TASK STATEMENT: Begin with the line containing "doc.recompute()" and end with the line containing "obj.matrix_world = world"; set down that block verbatim and nothing else.

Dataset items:
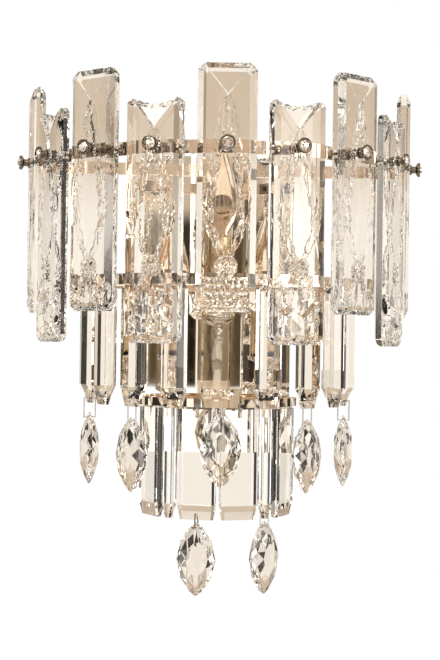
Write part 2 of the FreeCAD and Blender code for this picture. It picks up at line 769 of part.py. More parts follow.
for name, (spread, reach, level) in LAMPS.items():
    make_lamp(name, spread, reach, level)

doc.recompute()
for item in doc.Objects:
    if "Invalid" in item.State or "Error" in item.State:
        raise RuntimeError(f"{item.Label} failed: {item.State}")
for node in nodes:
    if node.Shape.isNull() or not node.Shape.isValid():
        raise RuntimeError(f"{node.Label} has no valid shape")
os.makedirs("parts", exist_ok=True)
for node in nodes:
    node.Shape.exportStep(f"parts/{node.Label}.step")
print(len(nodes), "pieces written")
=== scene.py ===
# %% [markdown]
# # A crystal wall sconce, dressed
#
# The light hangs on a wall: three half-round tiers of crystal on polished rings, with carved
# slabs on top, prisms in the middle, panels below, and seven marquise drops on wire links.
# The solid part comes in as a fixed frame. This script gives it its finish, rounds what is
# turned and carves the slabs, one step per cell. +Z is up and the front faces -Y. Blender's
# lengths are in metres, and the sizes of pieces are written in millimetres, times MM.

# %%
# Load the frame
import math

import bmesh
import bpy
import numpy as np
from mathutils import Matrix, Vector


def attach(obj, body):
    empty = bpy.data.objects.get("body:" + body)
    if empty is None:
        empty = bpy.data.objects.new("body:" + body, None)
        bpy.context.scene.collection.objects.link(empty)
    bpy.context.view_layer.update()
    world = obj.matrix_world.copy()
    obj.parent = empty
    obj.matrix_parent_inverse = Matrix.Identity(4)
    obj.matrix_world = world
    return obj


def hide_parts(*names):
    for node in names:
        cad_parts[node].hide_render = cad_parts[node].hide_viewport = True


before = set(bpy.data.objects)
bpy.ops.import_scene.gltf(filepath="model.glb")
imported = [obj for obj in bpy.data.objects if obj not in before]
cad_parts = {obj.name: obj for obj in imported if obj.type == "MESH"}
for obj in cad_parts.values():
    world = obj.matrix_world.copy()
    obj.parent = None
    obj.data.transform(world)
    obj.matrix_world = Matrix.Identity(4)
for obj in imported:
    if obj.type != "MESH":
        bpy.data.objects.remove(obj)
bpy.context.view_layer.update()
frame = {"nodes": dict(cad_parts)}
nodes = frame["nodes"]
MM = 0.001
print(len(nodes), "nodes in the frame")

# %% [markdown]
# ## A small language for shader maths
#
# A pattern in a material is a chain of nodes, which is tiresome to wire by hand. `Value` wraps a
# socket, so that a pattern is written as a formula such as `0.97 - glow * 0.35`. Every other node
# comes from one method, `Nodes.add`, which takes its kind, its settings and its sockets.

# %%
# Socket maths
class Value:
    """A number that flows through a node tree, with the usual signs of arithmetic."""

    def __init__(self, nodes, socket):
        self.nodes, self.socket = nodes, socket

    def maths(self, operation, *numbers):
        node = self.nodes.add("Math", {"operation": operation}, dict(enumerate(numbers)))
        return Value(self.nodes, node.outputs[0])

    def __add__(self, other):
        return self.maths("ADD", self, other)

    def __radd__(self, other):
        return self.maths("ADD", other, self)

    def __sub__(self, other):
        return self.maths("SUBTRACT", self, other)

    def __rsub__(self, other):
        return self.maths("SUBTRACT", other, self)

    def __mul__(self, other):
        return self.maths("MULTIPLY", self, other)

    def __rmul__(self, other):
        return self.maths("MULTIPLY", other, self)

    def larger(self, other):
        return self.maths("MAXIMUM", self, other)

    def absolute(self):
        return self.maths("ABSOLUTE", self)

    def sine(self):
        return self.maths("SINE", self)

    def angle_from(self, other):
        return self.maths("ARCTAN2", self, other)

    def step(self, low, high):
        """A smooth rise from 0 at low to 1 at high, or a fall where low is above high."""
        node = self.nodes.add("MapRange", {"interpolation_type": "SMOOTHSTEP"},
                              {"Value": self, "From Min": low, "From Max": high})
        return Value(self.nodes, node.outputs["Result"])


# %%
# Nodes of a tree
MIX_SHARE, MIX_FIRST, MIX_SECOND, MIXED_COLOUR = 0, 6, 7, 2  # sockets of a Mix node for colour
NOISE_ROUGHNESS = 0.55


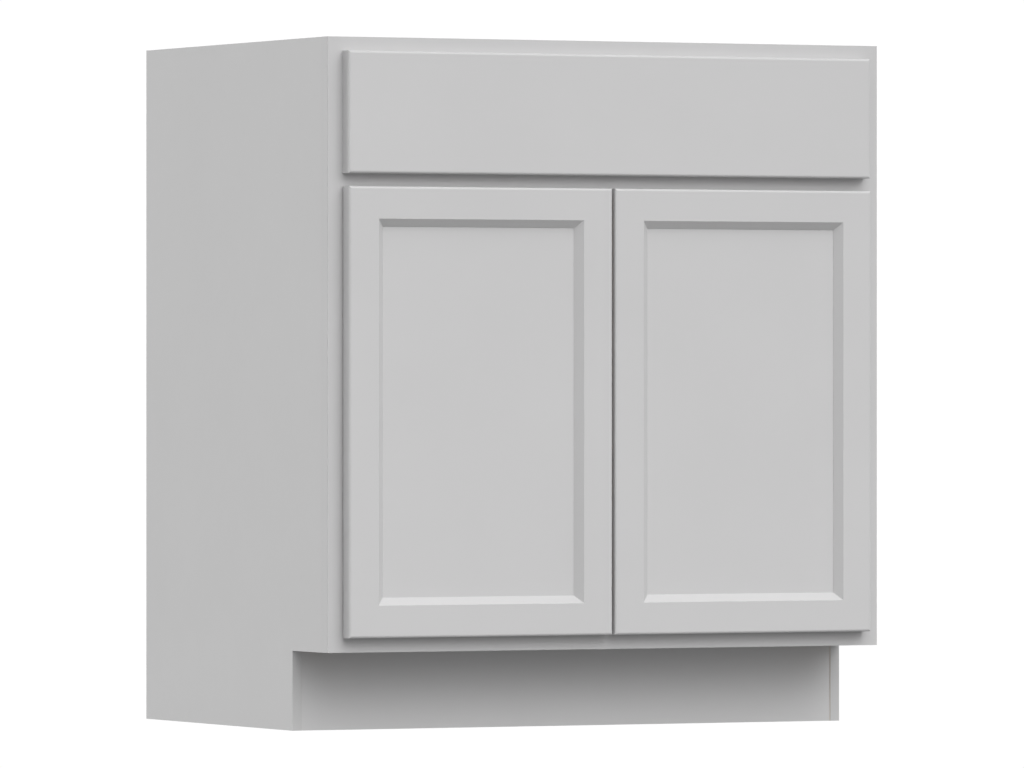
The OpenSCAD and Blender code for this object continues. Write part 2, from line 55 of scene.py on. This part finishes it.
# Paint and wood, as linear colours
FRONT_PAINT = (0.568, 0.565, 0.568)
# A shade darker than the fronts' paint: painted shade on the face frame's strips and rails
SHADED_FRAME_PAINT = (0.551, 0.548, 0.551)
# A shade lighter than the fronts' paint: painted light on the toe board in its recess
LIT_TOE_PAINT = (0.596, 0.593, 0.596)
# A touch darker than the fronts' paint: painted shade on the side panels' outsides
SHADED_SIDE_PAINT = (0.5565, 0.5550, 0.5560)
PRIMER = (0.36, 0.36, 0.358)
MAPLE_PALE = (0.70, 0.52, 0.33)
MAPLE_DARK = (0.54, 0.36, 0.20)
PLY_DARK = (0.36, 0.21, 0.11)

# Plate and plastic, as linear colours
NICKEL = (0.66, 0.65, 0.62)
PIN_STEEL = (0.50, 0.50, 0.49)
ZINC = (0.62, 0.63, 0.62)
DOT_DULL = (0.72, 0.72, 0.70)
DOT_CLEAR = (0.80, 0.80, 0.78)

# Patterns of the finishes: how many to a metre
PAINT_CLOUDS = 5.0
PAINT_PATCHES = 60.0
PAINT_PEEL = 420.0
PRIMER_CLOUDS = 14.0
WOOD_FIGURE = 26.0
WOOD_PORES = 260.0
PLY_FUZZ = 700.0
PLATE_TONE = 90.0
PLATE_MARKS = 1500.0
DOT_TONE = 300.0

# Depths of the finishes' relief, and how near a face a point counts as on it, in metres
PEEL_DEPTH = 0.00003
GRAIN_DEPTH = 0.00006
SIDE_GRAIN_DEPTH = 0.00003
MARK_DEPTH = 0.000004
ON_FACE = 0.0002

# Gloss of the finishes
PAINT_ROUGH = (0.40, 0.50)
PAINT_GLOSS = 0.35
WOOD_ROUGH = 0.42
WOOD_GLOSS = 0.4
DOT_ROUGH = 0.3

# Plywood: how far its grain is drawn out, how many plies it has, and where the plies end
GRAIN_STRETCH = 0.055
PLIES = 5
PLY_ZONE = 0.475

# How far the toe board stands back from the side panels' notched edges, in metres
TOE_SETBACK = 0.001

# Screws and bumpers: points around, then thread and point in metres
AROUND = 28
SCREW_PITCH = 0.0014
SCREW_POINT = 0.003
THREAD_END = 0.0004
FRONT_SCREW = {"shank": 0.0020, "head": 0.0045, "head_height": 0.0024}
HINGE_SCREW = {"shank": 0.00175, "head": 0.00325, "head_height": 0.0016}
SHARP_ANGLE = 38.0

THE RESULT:
doc.recompute()
for item in doc.Objects:
    if "Invalid" in item.State or "Error" in item.State:
        raise RuntimeError(f"{item.Label} failed: {item.State}")
for node in nodes:
    if node.Shape.isNull() or not node.Shape.isValid():
        raise RuntimeError(f"{node.Label} has no valid shape")
os.makedirs("parts", exist_ok=True)
for node in nodes:
    node.Shape.exportStep(f"parts/{node.Label}.step")
print(len(nodes), "pieces written")
=== scene.py ===
# %% [markdown]
# # A crystal wall sconce, dressed
#
# The light hangs on a wall: three half-round tiers of crystal on polished rings, with carved
# slabs on top, prisms in the middle, panels below, and seven marquise drops on wire links.
# The solid part comes in as a fixed frame. This script gives it its finish, rounds what is
# turned and carves the slabs, one step per cell. +Z is up and the front faces -Y. Blender's
# lengths are in metres, and the sizes of pieces are written in millimetres, times MM.

# %%
# Load the frame
import math

import bmesh
import bpy
import numpy as np
from mathutils import Matrix, Vector


def attach(obj, body):
    empty = bpy.data.objects.get("body:" + body)
    if empty is None:
        empty = bpy.data.objects.new("body:" + body, None)
        bpy.context.scene.collection.objects.link(empty)
    bpy.context.view_layer.update()
    world = obj.matrix_world.copy()
    obj.parent = empty
    obj.matrix_parent_inverse = Matrix.Identity(4)
    obj.matrix_world = world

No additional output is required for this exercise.